## Prompt
Identify the lines that contain the word "from" and copy each one.
═════ Given data
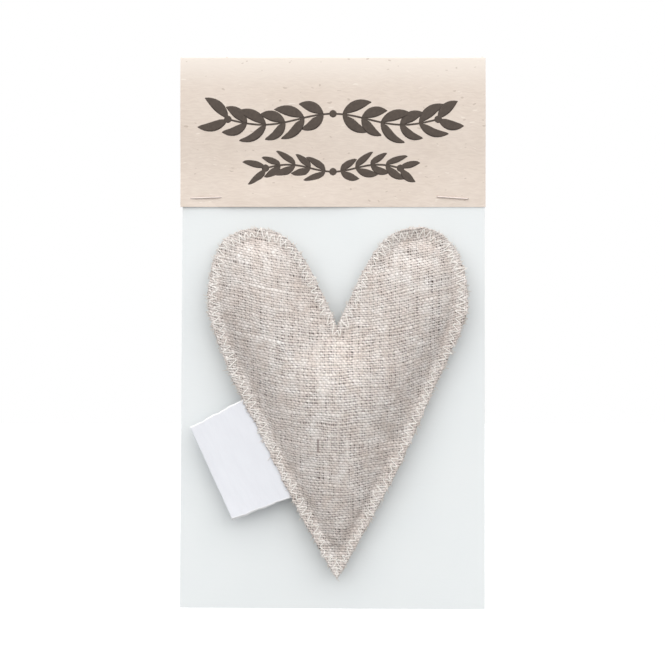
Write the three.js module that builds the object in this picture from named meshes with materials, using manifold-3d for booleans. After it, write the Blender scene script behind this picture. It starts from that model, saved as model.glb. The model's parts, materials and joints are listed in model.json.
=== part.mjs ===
// A heart-shaped linen sachet, filled with lavender, on the stapled card that it is sold on.
//
// The pack is modelled lying face up and is stood upright at the end. While it lies, x runs
// to the right, y runs up the card from the top of the header's fold, and z comes forward
// from the middle of the backing card. All lengths are in millimetres.

import * as THREE from 'three';
import { mergeVertices } from 'three/addons/utils/BufferGeometryUtils.js';
import Module from 'manifold-3d';

const wasm = await Module();
wasm.setup();

const degrees = THREE.MathUtils.degToRad;

// Driving sizes of the display card
const packHeight = 220.2;
const cardWidth = 120.4;
const cardRight = 60.7;
const cardThickness = 0.5;
const cardSideSlant = degrees(0.43);
const cardFootSlant = degrees(0.33);
const cardBelowFold = 2.4;
const headerWidth = 122;
const headerHeight = 60;
const headerThickness = 0.35;
const foldRadius = 1.6;
const pressedBand = 9;
const plyGap = 0.05;

// Driving sizes of the two staples
const stapleCrown = 12.9;
const stapleLeg = 6;
const wireWidth = 0.7;
const wireThickness = 0.5;
const clinchBow = 0.25;
const stapleAboveEdge = 3.7;
const stapleHoleGap = 0.15;
const staples = [
  { name: 'staple_left', acrossShare: -0.416, turn: degrees(1.9) },
  { name: 'staple_right', acrossShare: 0.392, turn: degrees(-3.8) },
];

// Driving sizes of the heart
const heartHalfWidth = 51.4;
const lobeRise = 39.2;
const heartDrop = 100.4;
const cleftFan = 2;
const cleftBelowHeader = 48;
const heartOffCentre = 1.6;
const seamMargin = 5;
const linenThickness = 0.6;
const panelGap = 0.2;
const frontCrown = 13;
const backCrown = 5.5;
const fillingGap = 0.3;

// Driving sizes of the stitching
const stitchPitch = 2.7;
const stitchWidth = 3.1;
const stitchInset = 1;
const threadWidth = 0.36;
const threadGap = 0.1;

// Driving sizes of the folded ribbon label
const labelWidth = 42;
const labelReach = 23;
const ribbonThickness = 0.15;
const ribbonLoopGap = 0.2;
const labelHingeGap = 0.3;
const labelStandOff = 1.2;
const labelClearance = 0.15;
const labelRiseRun = 12;

// Driving sizes of the removable glue dots
const glueDotRadius = 5;
const glueDotThickness = 0.9;
const glueDotSeat = 0.3;

// One overrun serves every cut, and samples at this pitch stand for the length of the seam.
const cutOverrun = 1;
const samplePitch = 1;

// How many straight steps stand for each curve or arc of a strip, and for a glue dot's rounds
const stripSteps = 6;
const dotRimSteps = 3;
const dotSides = 24;

// The colour, roughness and metalness of each material
const finishes = {
  board: { color: 0xe6ebec, roughness: 0.8, metalness: 0 },
  kraft: { color: 0xe5d8cb, roughness: 0.9, metalness: 0 },
  steel: { color: 0xc9cbce, roughness: 0.35, metalness: 1 },
  linen: { color: 0xcdc3bb, roughness: 0.95, metalness: 0 },
  thread: { color: 0xe9dfd5, roughness: 0.8, metalness: 0 },
  satin: { color: 0xf0f2f5, roughness: 0.5, metalness: 0 },
  lavender: { color: 0x77718f, roughness: 1, metalness: 0 },
  glue: { color: 0xf2f3ee, roughness: 0.2, metalness: 0 },
};

const pack = new THREE.Group();

function addPiece(parent, name, geometry, finish) {
  const mesh = new THREE.Mesh(geometry, new THREE.MeshStandardMaterial(finish));
  mesh.name = name;
  parent.add(mesh);
  return mesh;
}

// Cutting: a closed geometry becomes a solid, and the solid that is left becomes a geometry.

function toSolid(geometry) {
  const bare = geometry.clone();
  bare.deleteAttribute('normal');
  bare.deleteAttribute('uv');
  const merged = mergeVertices(bare);
  return new wasm.Manifold(new wasm.Mesh({
    numProp: 3,
    vertProperties: new Float32Array(merged.attributes.position.array),
    triVerts: new Uint32Array(merged.index.array),
  }));
}

function cutAway(geometry, tools) {
  const left = tools.reduce((solid, tool) => solid.subtract(toSolid(tool)), toSolid(geometry));
  const mesh = left.getMesh();
  const result = new THREE.BufferGeometry();
  result.setAttribute('position', new THREE.BufferAttribute(mesh.vertProperties, 3));
  result.setIndex(new THREE.BufferAttribute(mesh.triVerts, 1));
  return result;
}

// A bent strip: its middle line lies in the x-z plane, its thickness is across that line, and
// its width runs along y. The folded header, the staples and the label are all bent strips.
const shortestStepShare = 0.01;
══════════
## Full answer
Write the three.js module that builds the object in this picture from named meshes with materials, using manifold-3d for booleans. After it, write the Blender scene script behind this picture. It starts from that model, saved as model.glb. The model's parts, materials and joints are listed in model.json.
// to the right, y runs up the card from the top of the header's fold, and z comes forward
// from the middle of the backing card. All lengths are in millimetres.
import * as THREE from 'three';
import { mergeVertices } from 'three/addons/utils/BufferGeometryUtils.js';
import Module from 'manifold-3d';